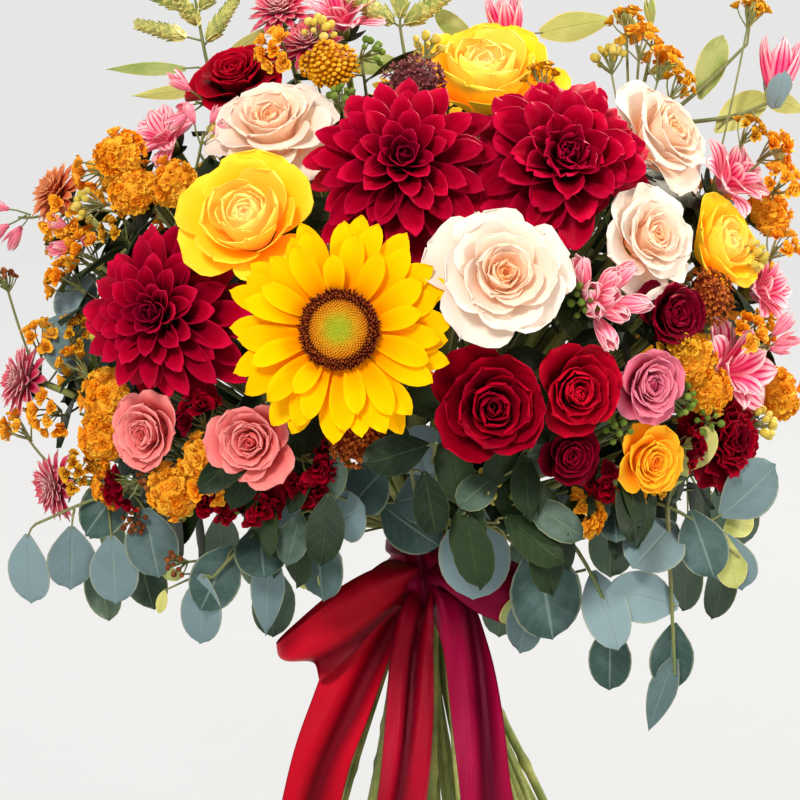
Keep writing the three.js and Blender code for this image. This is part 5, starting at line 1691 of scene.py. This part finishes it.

# Ribbon: satin lengths. gather is how far the width is drawn in, relief how deep the folds are
# for it, and shadeTurn how fast the satin brightens away from the knot, as its painted shade there fades.
ribbon = {"width": 0.045, "wall": 0.0004, "gather": 0.78, "relief": 0.9, "shadeTurn": 26}
satinSheen = (1.0, 0.25, 0.3)
satinTones = {
    "scarlet": {
        "body": (0.44, 0.0, 0.010), "other": (0.62, 0.0, 0.016), "shade": (0.08, 0.0, 0.005),
        "sheen": satinSheen, "knotShadeEnd": 1.4,
    },
    "ruby": {
        "body": (0.24, 0.0, 0.009), "other": (0.40, 0.0, 0.018), "shade": (0.05, 0.0, 0.004),
        "sheen": satinSheen, "knotShadeEnd": 2.2,
    },
    "wine": {
        "body": (0.24, 0.0, 0.022), "other": (0.38, 0.0, 0.045), "shade": (0.05, 0.0, 0.006),
        "sheen": (1.0, 0.25, 0.45), "knotShadeEnd": 1.4,
    },
}
satinSkins = {name: satinSkin(name + "Satin", look) for name, look in satinTones.items()}


def ribbonLength(name, node, rows, pleats, skin, steps=9):
    # each row is a middle spot and the direction across, whose length is the share of the width
    middles = smoothLine([row[0] for row in rows], steps)
    acrosses = smoothLine([row[1] for row in rows], steps)
    length = sum((b - a).length for a, b in zip(middles, middles[1:]))
    bm = startMesh()
    mark = bm.verts.layers.float_vector["petal"]
    count = len(middles) - 1
    grid = bmesh.ops.create_grid(bm, x_segments=16, y_segments=count, size=0.5)
    for vert in grid["verts"]:
        u = -vert.co.x * 2
        i = round((vert.co.y + 0.5) * count)
        before, after = middles[max(i - 1, 0)], middles[min(i + 1, count)]
        ahead = (after - before).normalized()
        across = (acrosses[i] - ahead * acrosses[i].dot(ahead)).normalized()
        share = min(acrosses[i].length, 1.0) * ribbon["gather"]
        half = ribbon["width"] / 2 * share
        fold = ribbon["width"] / (math.pi * pleats) * math.sqrt(1 - share * share) * ribbon["relief"]
        turn = u * pleats * math.pi / 2 + i * 0.05 + pleats
        flow = math.sin(turn) + 0.35 * math.sin(turn * 1.9 + i * 0.09)
        ease = 0.0015 * math.sin(i * 0.24 + u * 1.3)
        # the tone carries each fold's depth, for the painted shade in its valleys
        vert[mark] = (u, i / count * length * ribbon["shadeTurn"], 0.5 + 0.4 * flow)
        vert.co = middles[i] + across * u * half + ahead.cross(across) * (flow * fold + ease)
    piece = finishMesh(bm, name, [node], satinSkins[skin], thick=ribbon["wall"])
    print("  ", name, "flat length", round(length, 4))


# Rows of the bow: a spot and the direction across. The hanging tails give all but their
# first spot as seen in the photograph: across, up and depth.
bowLengths = {
    "ribbon_knot": ([
        (1, -20, 199, 0.62, 0, 0), (1, -31, 197, 0.60, 0, 0), (1, -39, 203, 0.56, 0, 0),
        (1, -42, 213, 0.54, 0, 0), (1, -39, 224, 0.56, 0, 0), (1, -31, 229, 0.60, 0, 0),
        (1, -20, 227, 0.62, 0, 0),
    ], 3, "wine", "folded", ["stems_round"]),
    "ribbon_loop_left": ([
        (-5, -34, 217, 0.1, 0, -0.4), (-18, -48, 210, 0.3, 0.1, -0.8), (-42, -60, 192, 0.45, 0, -0.85),
        (-62, -61, 175, 0.6, 0, -0.78), (-71, -55, 167, 0.62, 0, -0.74), (-64, -46, 172, 0.6, 0, -0.76),
        (-42, -40, 190, 0.5, 0, -0.8), (-18, -32, 205, 0.3, 0, -0.7), (-5, -28, 211, 0.1, 0, -0.4),
    ], 1.6, "scarlet", "folded", ["ribbon_knot"]),
    "ribbon_loop_right": ([
        (8, -34, 217, 0, 0, 0.4), (22, -49, 217, 0, 0, 0.8), (42, -62, 213, 0.05, 0, 1.0),
        (60, -62, 206, 0.12, 0, 1.0), (69, -54, 201, 0.14, 0, 1.0), (62, -44, 202, 0.12, 0, 1.0),
        (42, -38, 207, 0.08, 0, 0.95), (22, -32, 210, 0, 0, 0.75), (8, -28, 212, 0, 0, 0.4),
    ], 1.6, "wine", "folded", ["ribbon_knot"]),
    "ribbon_tail_left": ([
        (-4, -31, 206, 0.4, 0, -0.08), (-22, 190, -39.5, 0.8, 0, -0.3), (-34, 165, -45, 0.94, 0, -0.25),
        (-49, 125, -53, 0.97, 0.1, -0.2), (-62, 88, -60, 0.97, 0.1, -0.2),
        (-74, 34, -68, 0.97, 0.1, -0.25),
    ], 2, "scarlet", "hung", ["ribbon_knot"]),
    "ribbon_tail_middle": ([
        (1, -29, 204, 0.4, 0, 0), (-3, 184, -47, 0.62, -0.1, 0), (-5, 158, -54, 0.7, 0.2, 0),
        (-7, 120, -67, 0.75, 0.25, 0), (-10, 79, -82, 0.82, 0.2, 0), (-14, 44, -95, 0.84, 0.2, 0.1),
    ], 3, "ruby", "hung", ["ribbon_knot"]),
    "ribbon_tail_right": ([
        (6, -31, 206, 0.4, 0, 0.05), (19, 188, -41, 0.7, 0.1, 0.1), (28, 160, -49, 0.76, 0.2, 0.1),
        (34, 120, -63, 0.82, 0.2, 0.12), (39, 79, -78, 0.85, 0.2, 0.12), (44, 38, -92, 0.9, 0.2, 0.2),
    ], 2, "wine", "hung", ["ribbon_knot"]),
}
for name, (table, pleats, skin, held, restsOn) in bowLengths.items():
    rows = []
    for row in table:
        asSeen = held == "hung" and len(rows) > 0
        rows.append((seen(*row[:3]) if asSeen else Vector(row[:3]) * mm, Vector(row[3:])))
    ribbonLength(name, "ribbon_bow", rows, pleats, skin)

# the band goes once round the tie and a little past its own start
wrap = {"spots": 21, "radius": 0.0204, "rise": 0.217, "overlap": 1.04, "step": 0.0004}
band = []
for k in range(wrap["spots"]):
    share = k / (wrap["spots"] - 1)
    turn = math.pi / 2 - share * 2 * math.pi * wrap["overlap"]
    reach = wrap["radius"] + wrap["step"] * share
    band.append((around(turn, reach, wrap["rise"]), Vector((0, 0, 0.92))))
ribbonLength("ribbon_band", "ribbon_wrap", band, 5, "wine", steps=4)
print("ribbon made")


# Room: a pale round dish, flat to flatTo and then curving up, a soft front light and warm
# ones from the side and behind.
studio = {
    "floor": (0.05, 0.05, 0.05), "speck": (0.06, 0.06, 0.06), "glow": 0.77, "world": 0.24,
    "flat": 0.6, "flatTo": 5.5, "curve": 3.5,
}


def sweep():
    shade = Shade("paleSweep")
    grain = shade.noise(shade.place(), 30.0, 2.0)
    skin = shade.finish({
        "Base Color": shade.mix(grain, studio["floor"], studio["speck"]),
        "Roughness": 0.9,
        "Specular IOR Level": 0.0,
        "Emission Color": (1.0, 1.0, 0.995, 1.0),
        "Emission Strength": studio["glow"],
    })
    bm = bmesh.new()
    made = bmesh.ops.create_grid(bm, x_segments=60, y_segments=60, size=1.0)["verts"]
    for vert in made:
        # the flat share of the square grid becomes the floor, the rest the rising rim
        far = max(abs(vert.co.x), abs(vert.co.y))
        turn = math.atan2(vert.co.y, vert.co.x)
        bend = max(far - studio["flat"], 0.0) / (1 - studio["flat"]) * math.pi / 2
        reach = min(far, studio["flat"]) / studio["flat"] * studio["flatTo"]
        reach += studio["curve"] * math.sin(bend)
        vert.co = around(turn, reach, studio["curve"] * (1 - math.cos(bend)))
    for face in bm.faces:
        face.smooth = True
    mesh = bpy.data.meshes.new("sweep")
    bm.to_mesh(mesh)
    bm.free()
    mesh.materials.append(skin)
    linked("sweep", mesh)


def softLight(name, place, size, power, colour):
    data = bpy.data.lights.new(name, "AREA")
    data.shape = "DISK"
    data.size = size
    data.energy = power
    data.color = colour
    light = linked(name, data)
    light.location = place
    aim = Vector((0, 0, 0.33)) - Vector(place)
    light.rotation_euler = aim.to_track_quat("-Z", "Y").to_euler()


# place, size, power and colour
lights = {
    "front": ((-0.7, -2.0, 1.9), 0.6, 50, (1.0, 0.98, 0.95)),
    "side": ((1.8, -0.6, 1.5), 0.5, 27, (1.0, 0.95, 0.88)),
    "back": ((1.0, 1.2, 1.9), 0.5, 90, (1.0, 0.9, 0.74)),
}
sweep()
for name, row in lights.items():
    softLight(name, *row)
world = bpy.data.worlds.new("softRoom")
world.use_nodes = True
background = world.node_tree.nodes["Background"].inputs
background["Color"].default_value = (1.0, 1.0, 1.0, 1.0)
background["Strength"].default_value = studio["world"]
bpy.context.scene.world = world
bpy.context.scene.view_settings.view_transform = "Standard"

-=-=-

• Task details: Word for word, quote the lines of the material from the first line through the line with "for name, look", both ends included.

• Completed exercise:
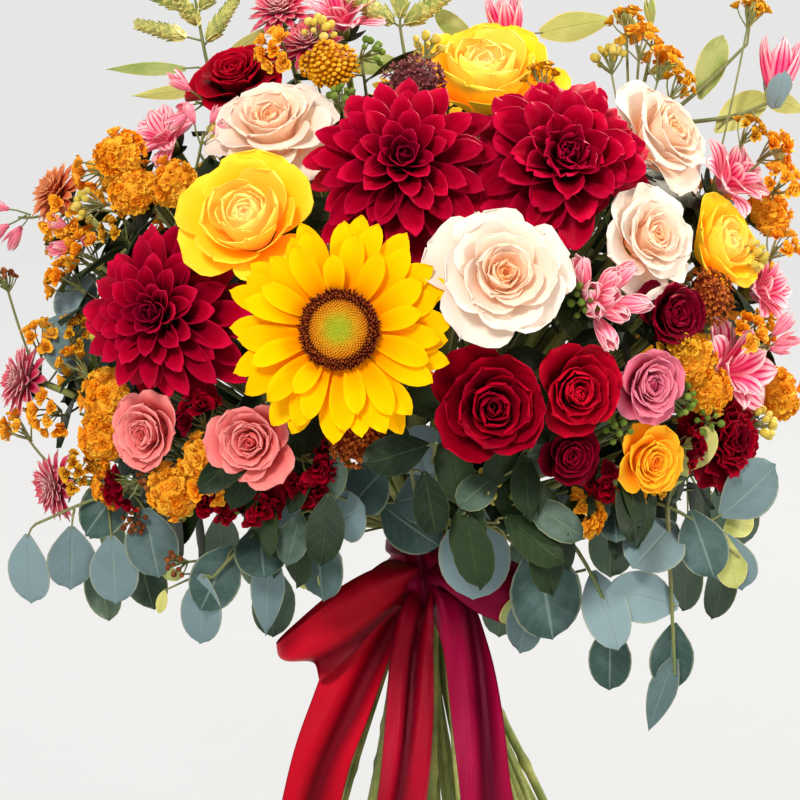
Keep writing the three.js and Blender code for this image. This is part 5, starting at line 1691 of scene.py. This part finishes it.

# Ribbon: satin lengths. gather is how far the width is drawn in, relief how deep the folds are
# for it, and shadeTurn how fast the satin brightens away from the knot, as its painted shade there fades.
ribbon = {"width": 0.045, "wall": 0.0004, "gather": 0.78, "relief": 0.9, "shadeTurn": 26}
satinSheen = (1.0, 0.25, 0.3)
satinTones = {
    "scarlet": {
        "body": (0.44, 0.0, 0.010), "other": (0.62, 0.0, 0.016), "shade": (0.08, 0.0, 0.005),
        "sheen": satinSheen, "knotShadeEnd": 1.4,
    },
    "ruby": {
        "body": (0.24, 0.0, 0.009), "other": (0.40, 0.0, 0.018), "shade": (0.05, 0.0, 0.004),
        "sheen": satinSheen, "knotShadeEnd": 2.2,
    },
    "wine": {
        "body": (0.24, 0.0, 0.022), "other": (0.38, 0.0, 0.045), "shade": (0.05, 0.0, 0.006),
        "sheen": (1.0, 0.25, 0.45), "knotShadeEnd": 1.4,
    },
}
satinSkins = {name: satinSkin(name + "Satin", look) for name, look in satinTones.items()}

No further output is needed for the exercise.